I looked at my old website (carefully archived/hidden in the depths of my laptop), and read through the blog-like entries I used to write periodically from 11 April 1998 to 14 July 2000. A few things struck me:

  • I used to hand-code and hand-archive these entries in Dreamweaver. After writing each entry as a separate HTML page, I’d insert the code into the combo-box selector for my entries and upload everything to the server using FTP. Was I ever this patient?! What the fuck.
  • Perhaps as a result of the hassle, I only uploaded an average of 12 entries a year. However, these entries tended to be a lot more reflective than my current nonsense — my previous post was on USB takoyaki, for goodness’ sake — and I only actually wrote when I had something to write, not when something amused me and I wanted to point it out to my friends and other random visitors (hello!).
  • Without a comments or referrer system (such dark, dark ages), I had no clue who was actually reading my stuff; occasionally, someone would surprise me by telling me “That sounds a lot like what you last wrote on your website” and I would go “You mean you actually read that shit?! WHY WHY WHY?!”. (No, really.)
  • Nobody called it a “blog” back then, but we’re all tired of hearing about “blogging before the term was even in use”, aren’t we.
  • I wrote in a far less restrained manner than I do now. All that youthful exuberance has drained away over the years. Or maybe I’ve started to care about what people think when they read this, given that I know this time that people actually do, umm, read this. And see all my terrible grammar and sentence structures on display, for all to see my terrible sentence grammar. On display. Structure?
  • I do like this one line I found, even though I find it very hard to believe I wrote it five years ago: “I still claim very often that my head hurts, because it doesn’t, but I’m sure it should.”

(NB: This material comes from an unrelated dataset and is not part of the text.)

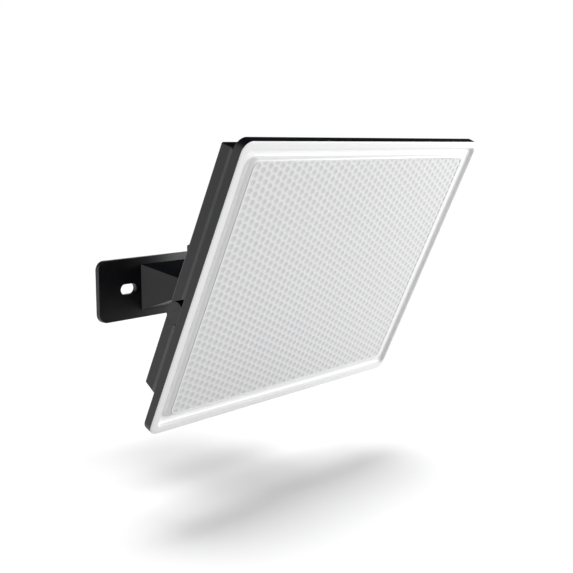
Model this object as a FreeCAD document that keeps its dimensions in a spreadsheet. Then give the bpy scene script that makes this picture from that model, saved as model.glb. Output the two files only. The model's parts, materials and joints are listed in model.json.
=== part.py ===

I really won’t post any of my old entries on this site, because… I don’t know why, but I’ll think of a suitably poor reason and neglect to tell anyone. Sorry. Here’s the silly little Photoshop graphic header I made for the old site, though.

old rants title

I don’t know where I got those random words from. I don’t know where they went, either.

Happy new month

The countdown timer’s almost at double digits…!

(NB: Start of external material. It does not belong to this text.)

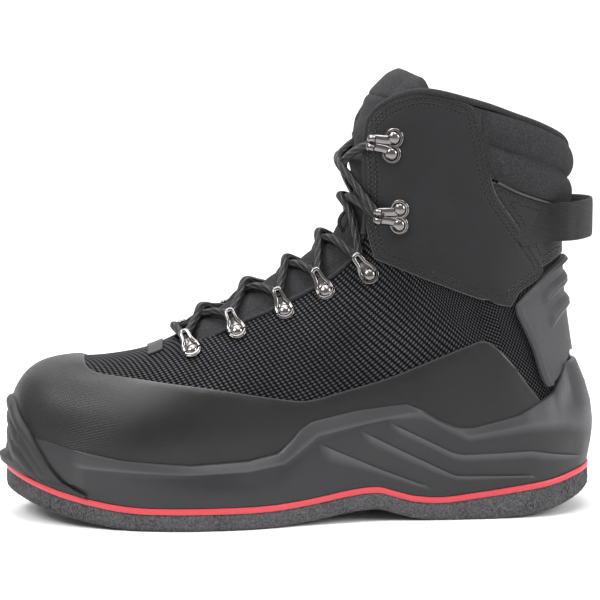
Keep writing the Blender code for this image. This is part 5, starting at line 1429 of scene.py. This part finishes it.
def build_hardware(finish):
    """Rivets with wire bows for the lower lace, and forked hooks with two rivets above them."""
    kinds = (("ring", RINGS, ring_form(), GAP), ("hook", HOOKS, hook_form(), ANKLE_THICKNESS + 2 * GAP))
    eyes = {}
    for side, where in ((-1, "outer"), (1, "inner")):
        for kind, table, form, lift in kinds:
            for number, (foot, tip) in enumerate(table, 1):
                s, girth = on_side(*foot)
                place = Vector(last_point(s, girth, side) + last_normal(s, girth, side) * lift)
                normal = Vector(last_normal(s, girth, side))
                ahead = Vector(last_point(*on_side(*tip), side)) - place
                ahead = (ahead - normal * ahead.dot(normal)).normalized()
                turn = Matrix((ahead, normal.cross(ahead), normal)).transposed().to_4x4()
                turn.translation = place
                points = [turn @ Vector(p) for p in form[0]]
                made = mesh_object(f"boot.lace_{kind}_{where}_{number}", points, form[1], finish, 50)
                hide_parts(f"lace_{kind}_{where}_{number}")
                eyes[kind, number, side] = turn @ Vector(CORD_SPOTS[kind])
    return eyes


def build_laces(finish, eyes):
    """One cord, from the top hook down through the rings, over the bottom bar and up the other side."""
    stops = [("ring", k) for k in range(1, 6)] + [("hook", k) for k in range(1, 3)]

    def leg(low, high, side, over):
        """The points between two fittings over the tongue, without the fittings themselves."""
        start, end = np.array(eyes[(*low, side)]), np.array(eyes[(*high, -side)])
        a, b = (locate([(p[0], p[2])]) for p in (start, end))
        made = []
        for share in np.linspace(0, 1, 13)[1:-1]:
            s = a[0][0] + (b[0][0] - a[0][0]) * share
            turn = -(90 - a[1][0]) + (180 - a[1][0] - b[1][0]) * share
            where = side if turn < 0 else -side
            cover = ANKLE_THICKNESS * np.clip((s - 12) / 1.5, 0, 1)
            middle = np.exp(-(((share - 0.5) / 0.16) ** 2))
            lift = CORD_DIAMETER / 2 + LACE_CLEAR + cover + middle * (CORD_DIAMETER * 0.92 * over)
            girth = 90 - abs(turn)
            laid = last_point(s, girth, where) + last_normal(s, girth, where) * lift
            hold = np.clip(1 - min(share, 1 - share) / 0.30, 0, 1) ** 1.5
            made.append(laid * (1 - hold) + (start if share < 0.5 else end) * hold)
        return [start, *made, end]

    route = []
    side = -1
    for number in range(len(stops) - 1, 0, -1):
        route += leg(stops[number - 1], stops[number], -side, number % 2)[:0:-1]
        side = -side
    bar = leg(stops[0], stops[0], side, 0.25)
    sag = [sin(pi * k / (len(bar) - 1)) for k in range(len(bar))]
    route += [np.array(p) + (-BAR_FORWARD * part, 0, -BAR_DOWN * part) for p, part in zip(bar, sag)][:-1]
    side = -side
    for number in range(1, len(stops)):
        route += leg(stops[number - 1], stops[number], side, (number + 1) % 2)[:-1]
        side = -side
    route.append(np.array(eyes[(*stops[-1], side)]))
    path = smooth_curve(np.array(route), 1500)
    lace = tube("boot.lace", path, CORD_DIAMETER / 2, finish)
    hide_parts("lace_bar", *[f"lace_crossing_{k}" for k in range(1, 7)])


# The studio's lights, aimed at a target: name, place, target, size and power
MIDDLE = (-0.11, 0.0, 0.10)
LIGHTS = (("above", (-0.20, -0.05, 1.00), MIDDLE, (1.1, 0.5), 10),
          ("front_left", (-0.85, -0.35, 0.85), MIDDLE, (0.4, 0.5), 10),
          ("front_right", (0.90, -0.60, 0.65), MIDDLE, (0.5, 0.7), 12),
          ("backdrop", (0.0, 0.5, 1.6), (0.0, 1.3, 0.3), (2.5, 0.5), 26))
AIM = (-0.1125, 0, 0.1105)
CAMERA_TURN = radians(-5)
CAMERA_TILT = radians(6.5)
CAMERA_LENS = 113.8
WORLD_STRENGTH = 0.48


def aimed_light(name, place, target, size, power):
    data = bpy.data.lights.new(name, "AREA")
    data.shape = "RECTANGLE"
    data.size, data.size_y = size
    data.energy = power
    obj = bpy.data.objects.new(name, data)
    bpy.context.scene.collection.objects.link(obj)
    obj.location = place
    obj.rotation_euler = (Vector(target) - Vector(place)).to_track_quat("-Z", "Y").to_euler()


def build_stage():
    """A pale floor, soft studio lights and the camera of the photograph."""
    floor_finish = new_finish("floor", (0.82, 0.82, 0.82), 0.6, Specular_IOR_Level=0.2)[0]
    sweep = [(-6.0, 0.0), (0.9, 0.0)]
    sweep += [(0.9 + 0.8 * sin(t), 0.8 - 0.8 * cos(t)) for t in np.linspace(0.1, pi / 2, 14)] + [(1.7, 4.0)]
    points = [(x, y, z) for y, z in sweep for x in (-6.0, 6.0)]
    faces = [(2 * k, 2 * k + 1, 2 * k + 3, 2 * k + 2) for k in range(len(sweep) - 1)]
    mesh = bpy.data.meshes.new("floor")
    mesh.from_pydata(points, [], faces)
    mesh.materials.append(floor_finish)
    mesh.shade_smooth()
    floor = bpy.data.objects.new("floor", mesh)
    bpy.context.scene.collection.objects.link(floor)
    world = bpy.data.worlds.new("studio")
    world.use_nodes = True
    world.node_tree.nodes["Background"].inputs[0].default_value = (1.0, 1.0, 1.0, 1)
    world.node_tree.nodes["Background"].inputs[1].default_value = WORLD_STRENGTH
    bpy.context.scene.world = world
    for light in LIGHTS:
        aimed_light(*light)
    target = Vector(AIM)
    turn, tilt = CAMERA_TURN, CAMERA_TILT
    data = bpy.data.cameras.new("camera")
    data.lens = CAMERA_LENS
    data.sensor_width = 36
    camera = bpy.data.objects.new("camera", data)
    bpy.context.scene.collection.objects.link(camera)
    camera.location = target + Vector((sin(turn) * cos(tilt), -cos(turn) * cos(tilt), sin(tilt)))
    camera.rotation_euler = (target - camera.location).to_track_quat("-Z", "Y").to_euler()
    bpy.context.scene.camera = camera
    bpy.context.scene.view_settings.view_transform = "Standard"


def main():
    finishes = dict(
        felt=felt_finish(), line=line_finish(), mesh=mesh_finish(), coated=coated_finish(),
        nubuck=nubuck_finish(), softshell=softshell_finish(), tongue=softshell_finish("tongue"),
        binding=softshell_finish("binding"), webbing=webbing_finish(), cord=cord_finish(),
        nickel=metal_finish(), tab=moulded_finish("tab", (0.030, 0.030, 0.032), 0.6, 1500, 0.0001),
        hem=moulded_finish("hem", (0.045, 0.045, 0.049), 0.6, 900, 0.0001),
        # The midsole's second colour is its painted highlight on the ledges, the chamfer and the rim, partly
        # also wear.
        midsole=moulded_finish("midsole", (0.0125, 0.0125, 0.0145), 0.46, 700, 0.00008,
                               (0.060, 0.060, 0.066)),
        rubber=moulded_finish("rubber", (0.011, 0.011, 0.012), 0.58, 1600, 0.00025),
        counter=moulded_finish("counter", (0.040, 0.040, 0.043), 0.55, 2000, 0.00035))
    build_upper(finishes)
    build_collar(finishes)
    build_bindings(finishes)
    build_small_trims(finishes)
    build_tongue(finishes)
    tree = build_sole(finishes)
    build_bumper(finishes, tree)
    build_loop(finishes)
    eyes = build_hardware(finishes["nickel"])
    build_laces(finishes["cord"], eyes)
    insole = nodes["insole"]
    insole.data.materials.clear()
    insole.data.materials.append(finishes["softshell"])
    build_stage()


main()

I got an email from my exceedingly hardworking scholarship officer at 11.30pm on Monday night — I hope she was doing VPN or something, because that’s not a very good way to inspire someone on the verge of joining the civil service. Anyway, the email was to inform us that NIE term had been brought forward to June 20: “From 20 June – 22 July 05, you will partake in subjects registration, compulsory orientation programme and other preparatory programmes.”

Hmm. Joining NIE on 20 June won’t be a problem (ORD is 24 June), though it does mildly screw up my vacation plans. While I’m curious about what orientation and preparatory programmes could be like for a bunch of deadbeat graduate teacher trainees who couldn’t find better jobs, what I really want to know is: will those 33 extra days count toward my bond?

It matters, it really does. Feel free to despair at the Commission’s scholarship selection process.